No. It is if you tax everyone the same. You don't have to, and you shouldn't.

[–] damnedfurry@lemmy.world 1 points 3 days ago (1 children)

Any taxes paid by student debt holders that is used to forgive said debt is a wash, that money's going in a circle. Every taxpayer without student debt, however, takes a loss when taxes are used to forgive those debts.

It doesn't matter how much or how little the actual amount of taxation per person is. The fact is, this is literally 'tax cuts for the rich' on a smaller scale, as those with the student debts are statistically much wealthier than the rest of the population, without taxpayer-funded student loan forgiveness widening the gap.

[–] Tartas1995@discuss.tchncs.de 0 points 3 days ago (1 children)

So to get this straight:

You are against making studying more accessable for less wealthy people because that would mean taxing the general public and that is a wealth transfer from poor to rich?

You understand that it would allow poor people to study and consequently make it less relevant how wealthy you are to be able to study. Resulting in much more a merit based system than wealth based system.

You understand that by giving more people access to completing a university degree, you get more people with university degree. So e.g. more doctors, more doctors cheaper prices.

And of course, you can make the tax based on whether or not you have an university degree. Now you could call it a wash but obvious it would a display of great ignorance about the practical options that exists. In such a system, you don't need a loan, so you don't need to pay interest, you don't need someone who is willing to grant you the loan, temporary unemployment would be less of an issue...

And these are the reasons why poor people don't study.

[–] damnedfurry@lemmy.world 1 points 2 days ago* (last edited 2 days ago) (1 children)
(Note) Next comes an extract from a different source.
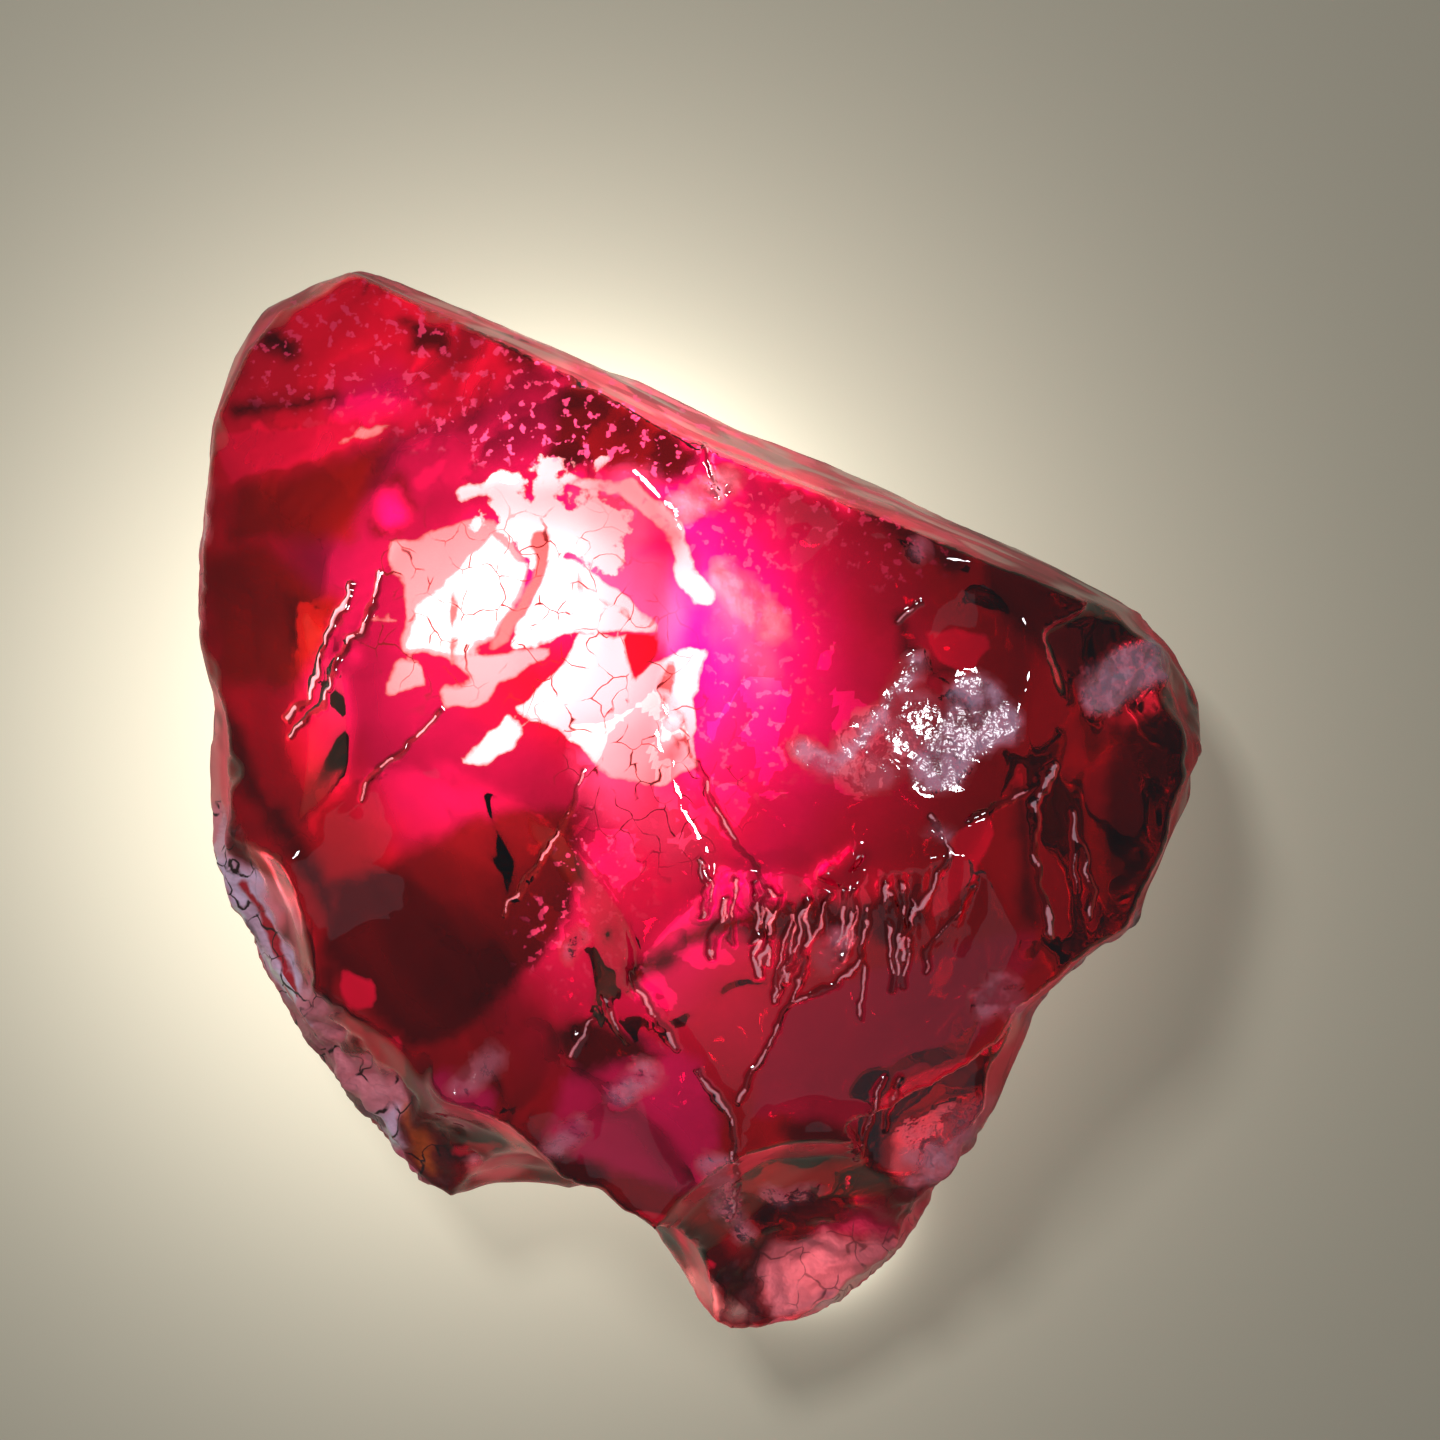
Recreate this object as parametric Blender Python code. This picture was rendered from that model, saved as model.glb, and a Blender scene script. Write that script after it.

You are against making studying more accessable for less wealthy people

For the wealthiest people*

The point is that if you're a college student, you're already in the richest category statistically; you literally are less in need than everyone else, on average. The same money would be much better suited to give grants to people who have, for financial reasons, never set foot in college to begin with.

You understand that by giving more people access to completing a university degree

Having student loans is no obstacle to completing a degree, this is non-sequitur. No one is expected to pay student loans off pre-graduation.

You've done quite a poor job of 'getting this straight', I have to say—quite a crop of straw men you've assembled.

[–] Tartas1995@discuss.tchncs.de 0 points 2 days ago* (last edited 2 days ago)

If you don't have to pay for university as there is no loan to be paid back, the people who can't go for financial reasons can step their foot into university.